Them dudes were drinking, snorting cocaine. Lotta pistols in there, everybody had a gun. Some of Chicago’s finest. Some of them were well-known criminals, some were celebrities, some of them were politicians, and yes, some of them were police. It was hilarious. They were all sweet guys, all old middle-age men; they all became protectors of me.
One of them was Coolie’s brother, Cicero. Cicero had ties with the old Chicago crime family, people like Sam Giancana. Cicero was Giancana’s boy, the Black guy for Giancana. He ran policy for Giancana for years before all of that gambling faded out, and he had connections on other crimes, too, like if they were going to do a job or do something illegal. I don’t think there was too much drugs going on from them. I think they were getting their drugs from the Herreras, from Mexico. The conversations I heard at Coolie’s were stories I would hear later on, on TV news or reading the paper. Coolie started me reading the newspaper. He said you had to read major news every day. “Read the news and current events so you’ll know what going on in the world. Plus, it heightens your conversation. You don’t want to get around people and not know nothing. You won’t have nothing to talk about.”
He didn’t let me work at first. He took me to the doctor. There was some things going on with me that hadn’t been taken care of, cause I was with a pimp who didn’t care. I had a little thing with my cervix. And I had a STD. He made sure all of that was taken care of. And he paid for all that. He took me to the dentist. Took me to the eye doctor, because once, he saw me outside, doing my thing, and he said, “I saw you, the police rolled right up on you and you was squinting. You didn’t see them.”
I started laughing. I said, “Nuh-uh.”
“Yeah, you did. I saw you. That’s how come they rolled right up on you and you went to jail.” So we went to the eye doctor, and sure enough, I needed glasses. They had put those drops in my eyes, so when I went outside, I couldn’t see. But Coolie guided me home.
Not too much longer after that, my tonsils were inflamed. I had had tonsillitis almost my whole life, and he took me to the doctor for that. I mean, he just literally took care of me. That was why I fell in love with Coolie. And Coolie fell in love with me. We were Mr. and Mrs. Coolie, and we were happy. We were happy like that for years, five, six years. We went to the movies. He took me to the museums. He took me to the other side of town to the best restaurants. We went to the park. We went grocery shopping together. We went places together, and people looked at us and asked us if we were brother and sister, cause, you know how when you with somebody, you sort of start to look alike? “Y’all look like y’all together.”
Coolie could tell me anything. We sat up at night and talked way into the morning. I used to ask him questions. “How it feel to kill somebody?”

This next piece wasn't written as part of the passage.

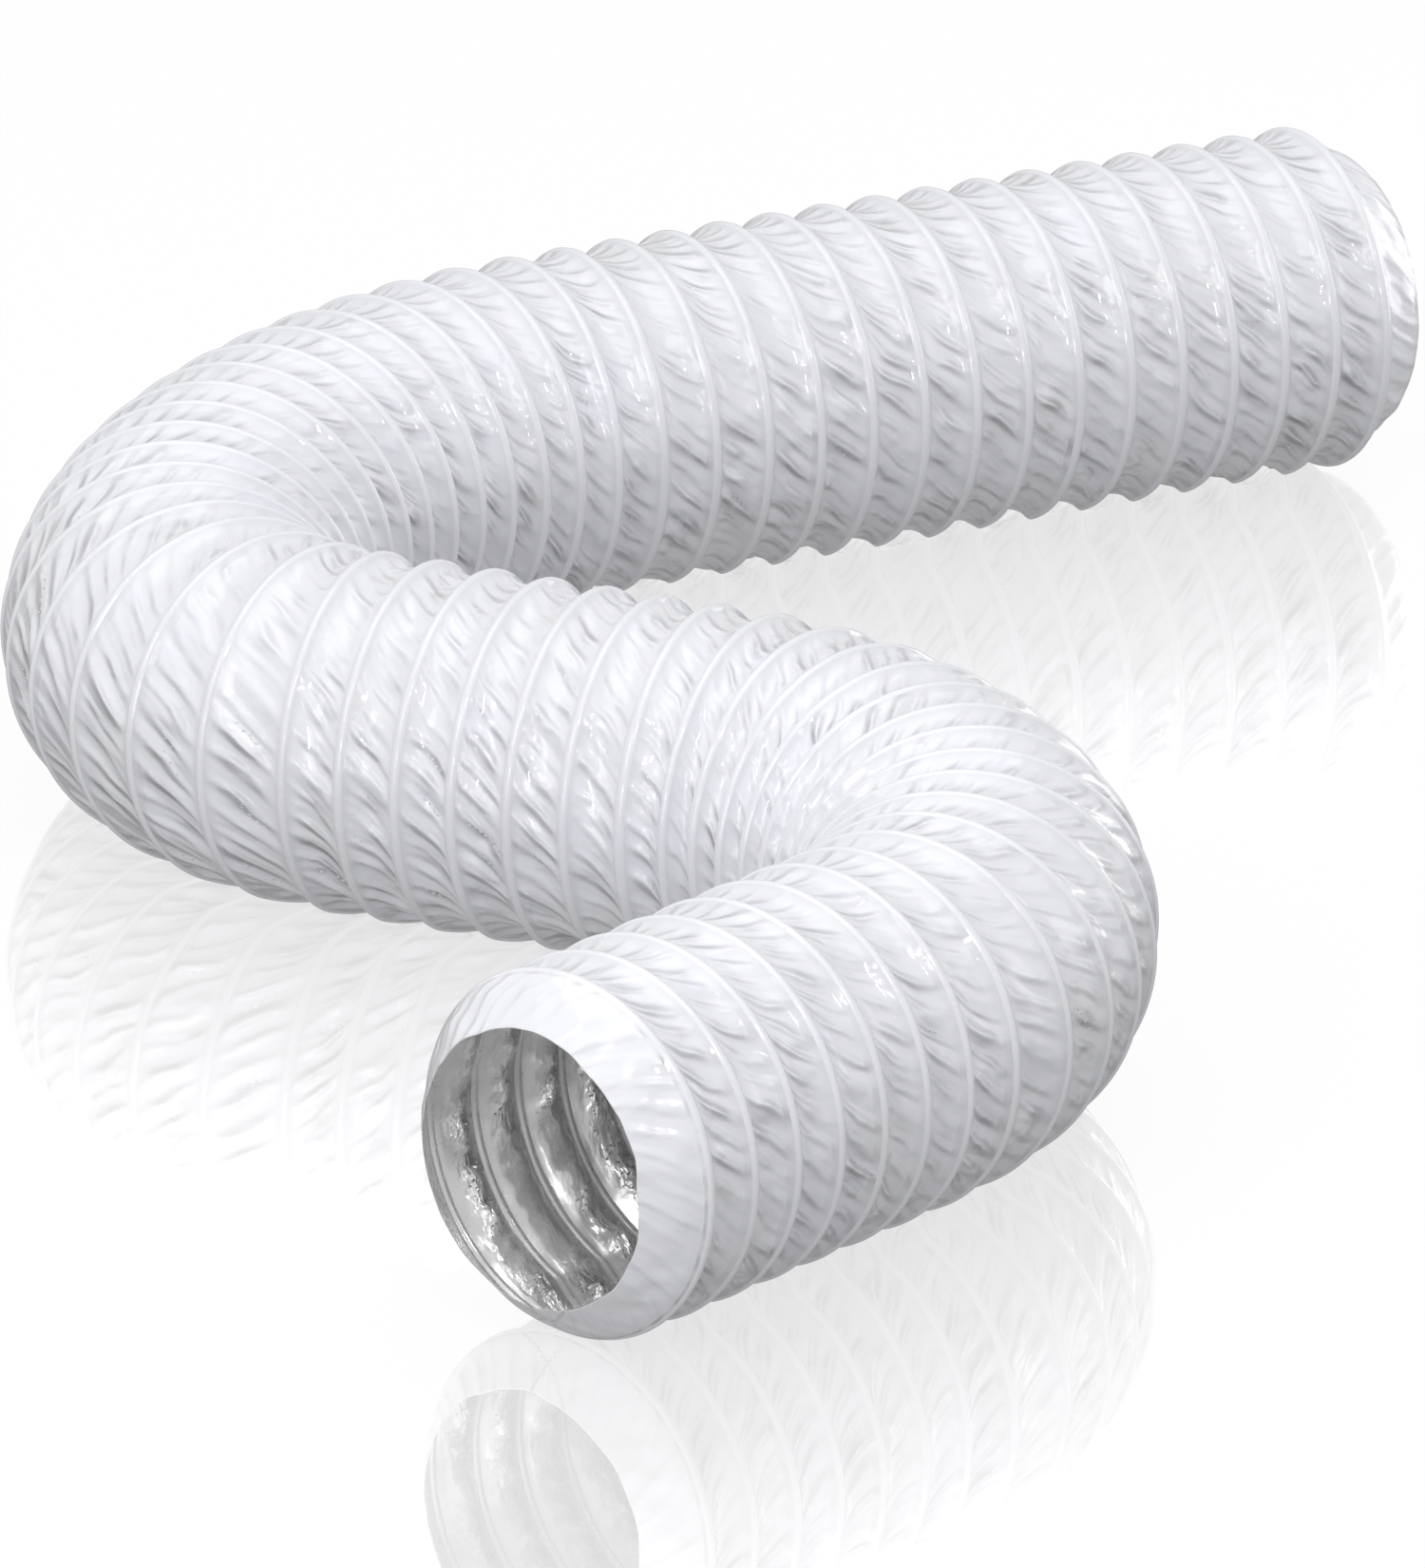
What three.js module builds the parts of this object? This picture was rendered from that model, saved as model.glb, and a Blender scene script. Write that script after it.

He looked at me and said, “It’s a feeling you never wanna have. Lotta people talk about ain’t nothing to take a life, but that ain’t true.” A lotta times he had nightmares, and he’d grit his teeth real hard at night. There was turmoil inside there. He had a lotta dead bodies on him.
Coolie had a jean jumpsuit and a cap and some shoes he put on when he was going to go put in some work. That’s what he called it: putting in work.
Like, once, when I was working the stroll, this guy walked up on me and beat me up. I didn’t even know him. He just felt like it because he saw me as one of the girls out there. I went home crying and told Coolie, “He beat me up. I don’t know him and he just put his hands on me.”
“Okay, okay. Calm down,” Coolie said. He calmed me down from crying. Later on that night, he put on that jumpsuit. I never s
aw that dude again. I can’t tell you if anything happened because Coolie told me this: “The less you know, the less you can tell. This ain’t something you need to know. I wouldn’t put that on you for nothing. For you to know. Why you keep asking me?”
“Cause I, like, got, you know … I can ask, right? We in love.” But I understood. By the end, Coolie and I had this relationship that was peas and carrots, fingers and a hand. You couldn’t get around it. Jackie came in and looked at all this that was me and him, our relationship between each other, and was like, “Well, damn.” He had messed around and fallen in love with me.
* * *
It was real, but I was too young to take on the responsibility this man was trying to put on me. I couldn’t be in a relationship and be in the game. Settle down? Be a wife? I hadn’t thought about none of that. Kidnappings, having babies was still following me around, eating me up. I didn’t know. I knew I just couldn’t do it right. Live the right way. Several times, I had something right in my hands that could have made me end up really well off, but I couldn’t maintain my own self to do it. I couldn’t look that far ahead in life.
* * *
Coolie used to tell me, “Don’t think people always like you. Sometimes folks want to know if they can get to me through you. See, if they can get to you, they can get to me.”
“Okay.”
Sometimes I think I loved Coolie so much because when he was telling me one thing, he was actually telling me another thing. Coolie had told me that “sometimes folks want to know if they can get to me through you,” but what he was also saying was: This Tommy Knox business has got to stop. All that coat shooting and Jackie nodding. I was living with Coolie, but I would stop by the old building to check in on Jackie. Sometimes Tommy would be there. He was telling me to come back. And when I said no, he’d smack me in the head or pop me in the mouth. Coolie was like, alright, I’m gone go talk to him. I was more nervous than he was. He wasn’t ever nervous, cause he was cool.